If you run a small business, add payroll records, contractor invoices, and quarterly estimated tax payments to that list. The more complex your finances, the more documentation you’ll want to preserve.

Building a System That Actually Works

Go Digital — But Keep Backups

Paper folders are a fine starting point, but they’re vulnerable to floods, fires, and general clutter. Scanning your documents and storing them in the cloud is one of the smartest moves you can make. Services like Google Drive, Dropbox, or a dedicated financial app let you create clearly labeled folders by year and category.

A practical naming convention goes a long way. Instead of saving a file as “scan001.pdf,” try something like “2023_W2_Employer_Name.pdf.” A year from now, you’ll thank yourself.

That said, don’t rely on a single digital location. Keep a backup on an external hard drive or a secondary cloud service. If one fails, the other has you covered.

Use a Year-by-Year Filing Structure

Whether you go physical, digital, or both, organize everything by tax year. Within each year, create subcategories: income documents, deductions, correspondence, and supporting statements. This mirrors the structure of your actual tax return and makes it easier to locate specific records during an audit or when you’re preparing next year’s filing.

Set an Annual Reminder to Purge Old Files

Every year, after you file your return, take 30 minutes to archive the new year’s documents and delete anything that’s passed the seven-year mark. This keeps your system clean and prevents you from drowning in outdated paperwork. January or February, right after gathering your forms, is a natural time to do this.

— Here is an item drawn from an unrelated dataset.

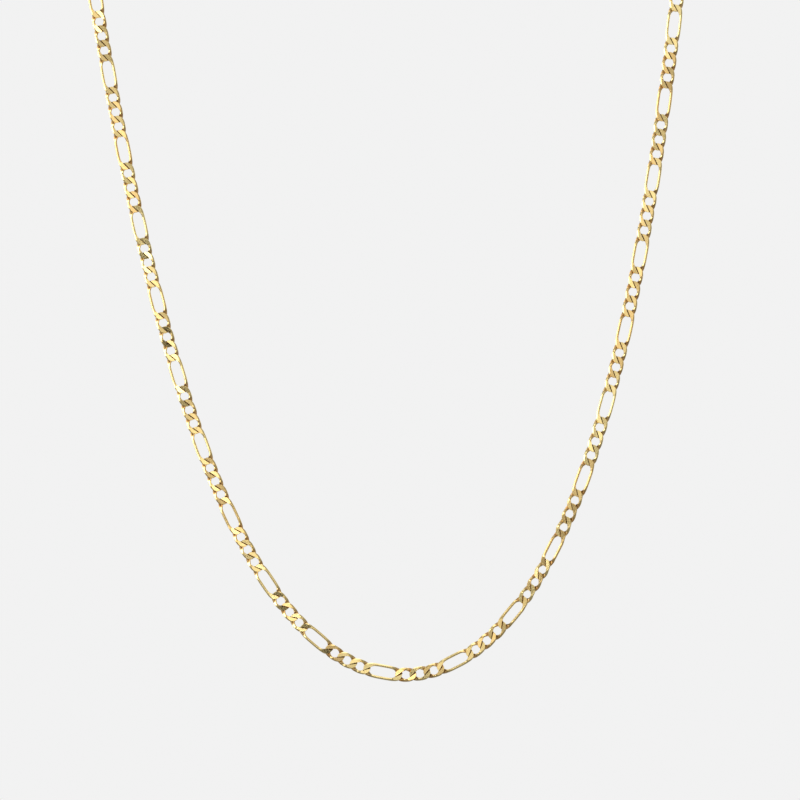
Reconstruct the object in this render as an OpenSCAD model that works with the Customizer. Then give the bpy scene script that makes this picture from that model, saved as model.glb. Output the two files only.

A Few Extra Habits Worth Developing

Track deductible expenses throughout the year, not just at tax time. A simple spreadsheet or an app like Expensify can record receipts as they happen, saving you hours of backtracking in April. If you made a large charitable donation, request a written acknowledgment from the organization immediately — don’t assume you’ll be able to get it later.

For self-employed individuals or freelancers, keeping a separate bank account for business income makes it much easier to reconcile records and demonstrate clean finances if you’re ever questioned.

Seven years feels like a long time, but with the right structure in place, maintaining those records takes almost no effort at all. The real work is in building the system once — after that, it practically runs itself.